----- AVAILABLE DATA

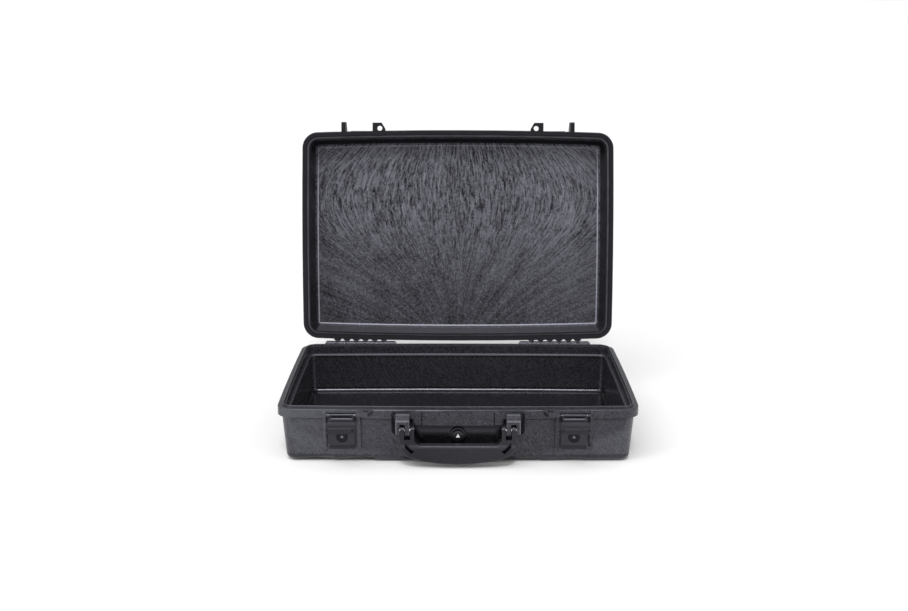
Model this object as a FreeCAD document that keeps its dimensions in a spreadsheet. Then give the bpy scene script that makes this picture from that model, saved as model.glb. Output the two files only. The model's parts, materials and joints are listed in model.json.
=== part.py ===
import FreeCAD
import Part
import Sketcher
import math
import os
import re

# Hard equipment case: a shallow moulded base and lid on two rear hinges, two key-locking draw
# latches, a folding carry handle and a pressure purge valve.
# Frame: X runs along the case, Y from the front (-) to the hinge side (+), Z up.
# The origin is the centre of the base's underside. All lengths are in millimetres.

SIZES = {
    # Plan outline of both flanges: four bowed sides joined by round corners.
    "half_width": 250.0,
    "half_depth": 168.5,
    "long_side_bow": 4.5,
    "short_side_bow": 1.6,
    "corner_radius": 24.0,
    # Base shell; foot_height is the gap under the walls.
    "foot_height": 1.6,
    "floor_top": 5.1,
    "rim_height": 79.0,
    "flange_bottom": 66.5,
    "flange_undercut": 4.5,
    "undercut_inset": 8.0,
    "wall_inset": 5.7,
    "wall_bottom_inset": 11.0,
    "bottom_fillet": 8.0,
    "cavity_inset": 10.6,
    "cavity_floor_inset": 14.4,
    "floor_fillet": 5.0,
    "seal_ridge_inset": 6.9,
    "seal_ridge_width": 2.0,
    "seal_ridge_height": 3.0,
    "seal_ridge_round": 0.7,
    "ledge_top": 65.7,
    "ledge_thickness": 1.8,
    "edge_round": 1.2,
    # Raised field under the base, which nests in the sunk field on top of a like lid.
    "field_half_x": 202.5,
    "field_half_y": 122.5,
    "field_clip": 16.0,
    "field_play": 1.5,
    # Lid shell, drawn closed.
    "parting_gap": 0.3,
    "lid_flange_height": 7.7,
    "lid_height": 40.0,
    "lid_overhang": 1.2,
    "lid_wall_inset": 9.4,
    "lid_top_inset": 17.2,
    "lid_cavity_inset": 10.8,
    "lid_cavity_top_inset": 20.6,
    "lid_skin": 3.2,
    "panel_sink": 1.5,
    "lid_top_fillet": 9.0,
    "lid_cavity_fillet": 3.0,
    "lid_open_angle": 100.0,
    # Gasket groove in the lid's flange.
    # Pieces on the lid's flange start flange_root in from its edge, clear of the groove.
    "flange_root": 5.7,
    "groove_outer_inset": 5.8,
    "groove_inner_inset": 9.6,
    "groove_depth": 5.6,
    "gasket_recess": 3.0,
    "gasket_round": 1.6,
    # Hinges.
    "hinge_spacing": 157.0,
    "hinge_axis_y": 174.6,
    "hinge_axis_z": 77.7,
    "hinge_barrel_radius": 4.5,
    "hinge_pin_radius": 2.0,
    "hinge_length": 117.0,
    "finger_pitch": 15.0,
    "finger_width": 7.0,
    "finger_flare": 2.5,
    "knuckle_width": 7.2,
    "running_clearance": 0.06,
    # Draw latches; latch_face is the flange's front face at the latch.
    "latch_spacing": 159.0,
    "latch_face": 166.7,
    "lever_width": 35.4,
    "lever_tube_width": 33.4,
    "claw_width": 40.4,
    "bay_width": 42.6,
    "rib_width": 4.5,
    "rib_boss_reach": 3.3,
    "lever_pivot_out": -0.5,
    "lever_pivot_z": 71.0,
    "lever_pivot_radius": 1.4,
    "lever_tube_radius": 2.6,
    "claw_pivot_out": 0.7,
    "claw_pivot_z": 65.4,
    "claw_pivot_radius": 1.3,
    "claw_knuckle_radius": 2.8,
    "claw_knuckle_width": 27.0,
    "claw_side_play": 0.4,
    "claw_length": 25.0,
    "claw_rest_angle": 110.0,
    # Key lock in the latch lever.
    "lock_height": 39.0,
    "lock_ring_radius": 7.8,
    "lock_barrel_radius": 6.0,
    "lock_core_radius": 4.3,
    # Padlock ears.
    "ear_inner": 116.5,
    "ear_outer": 137.2,
    "ear_hole_x": 125.5,
    "ear_hole_y": 172.4,
    "ear_hole_radius": 4.0,
    "ear_reach": 181.4,
    "ear_thickness": 5.0,
    # Carry handle and its brackets.
    "handle_pivot_out": 9.5,
    "handle_pivot_z": 53.5,
    "handle_pin_radius": 2.0,
    "handle_thickness": 14.0,
    "handle_half_width": 78.2,
    "handle_grip_top": 33.5,
    "handle_grip_bottom": 6.0,
    "prong_width": 5.2,
    "bracket_inner": 66.0,
    "bracket_front_outer": 84.5,
    "bracket_root_outer": 91.0,
    "bracket_reach": 14.5,
    "tongue_width": 6.0,
    "tongue_drop": 4.1,
    # Recess behind the handle, and the purge valve in it.
    "recess_half_width": 60.0,
    "recess_top": 57.5,
    "recess_bottom": 15.0,
    "recess_back": 154.5,
    "valve_height": 39.0,
    "valve_flange_radius": 11.7,
    "valve_stem_radius": 6.0,
}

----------

§ **WHAT NEEDS TO BE DONE**:
In this exercise, copy only the lines from the opening line of the material through the line where "# The origin" appears.

§ **OUTPUT FOR THIS EXERCISE**:
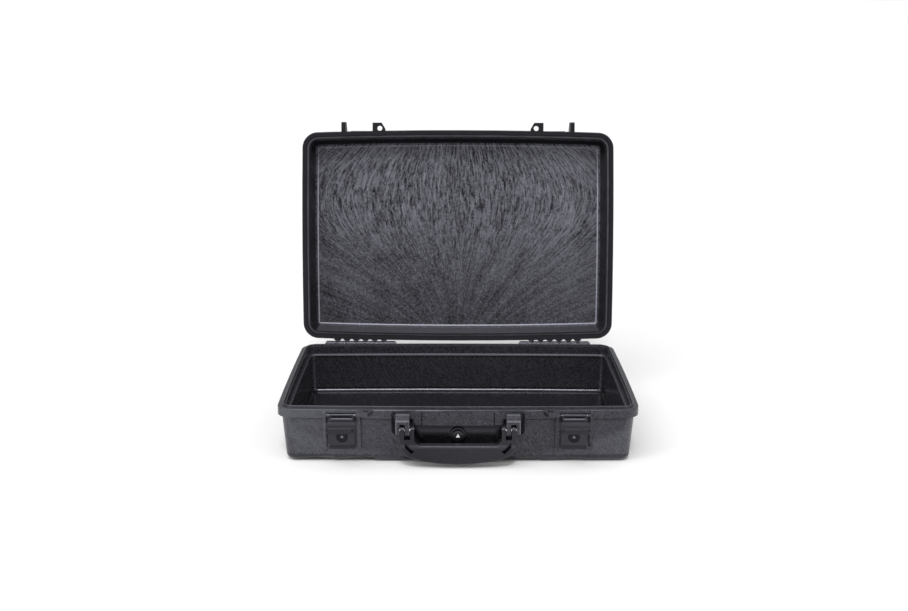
Model this object as a FreeCAD document that keeps its dimensions in a spreadsheet. Then give the bpy scene script that makes this picture from that model, saved as model.glb. Output the two files only. The model's parts, materials and joints are listed in model.json.
=== part.py ===
import FreeCAD
import Part
import Sketcher
import math
import os
import re

# Hard equipment case: a shallow moulded base and lid on two rear hinges, two key-locking draw
# latches, a folding carry handle and a pressure purge valve.
# Frame: X runs along the case, Y from the front (-) to the hinge side (+), Z up.
# The origin is the centre of the base's underside. All lengths are in millimetres.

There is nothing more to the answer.